After informing him that he did not have in his stock a rug expansive enough to cover the floor of my spacious apartment in Association Hall, we compromised on a very limp, red carpet rug which would resemble a bandanna handkerchief when spread out on my room floor, but which was actually the broadest floor covering I could purchase. A half hour later I paid twelve dollars and a quarter for the bed, the rug, a chair, a small book shelf, and a tied-together chiffonier with most of its brass handles missing.

After having left the moving of the furniture in the hands of Garden, my wife and I were once more driving over those lonesome, sandy, rutted roads, in the midst of the profound silences of remote civilization. Again we passed through the deserted village. Two hours later we were back in the parsonage ready, next, to pack my trunk preparatory to the opening of college.

Chapter XXXIV. My Wife
Packs me off to College. The
Senior and I Stop at a Rock
for a Drink, Meet the Advance
Guard of Students, Plunge into a
Bedlam, and Witness the Labors
of the Freshmen. The Finger-study
of Quarles and my Apology Given
to the Retired Medical Man who
was Specializing in Hens

“HERE I am, in our honeymoon year, packing you off to college,” commented my wife, as she folded some towels and handed them to me to put in my trunk. “It takes me back to the day when my mother did it for me.”

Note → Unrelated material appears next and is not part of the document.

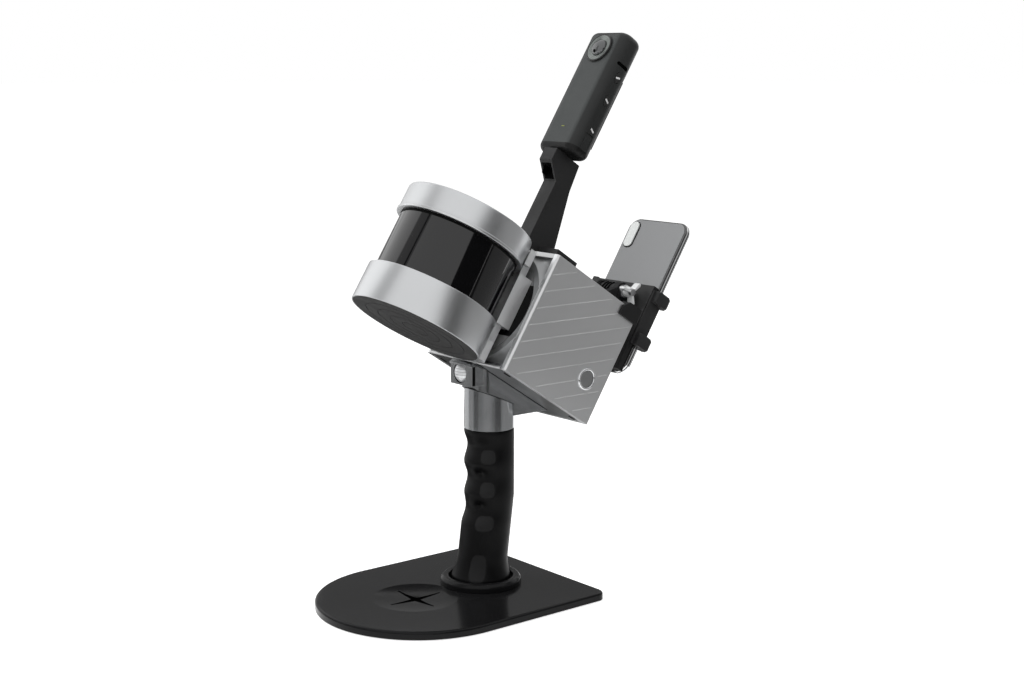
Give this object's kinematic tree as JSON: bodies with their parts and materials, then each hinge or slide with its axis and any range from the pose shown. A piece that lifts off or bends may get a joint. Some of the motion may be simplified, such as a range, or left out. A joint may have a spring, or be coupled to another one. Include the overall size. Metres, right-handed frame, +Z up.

“And you’re to have the hard end of the business,” I replied, “staying in this house alone and keeping an eye on the parish. Not much of a honeymoon to that through the long, winter days, while I am in the swirl of college events, with all the fellowship one can desire.”

“But there’ll be holidays and Saturdays at home, for you,” she answered. “I shall see you once a week at least, for you will have to preach here every Sunday. We’re working together, now,” she added, quietly. “If there’s any suffering, any hardship, any self-denial involved, I am willing to undergo it, else I would not have married you!”

In her voice ran an undertone of tragic feeling and for the first time I began dimly to realize, in the midst of my own opportunity for a college education, that in this little home, back over the hills, my wife would be waiting, and waiting, through the long hours of the day and night, for the two years’ study to be at an end: the study which would break up our home and separate us during the first days of our married life. I vowed then to give it all up: to plunge into the pastoral work: to send word to the college dean that he must not expect me.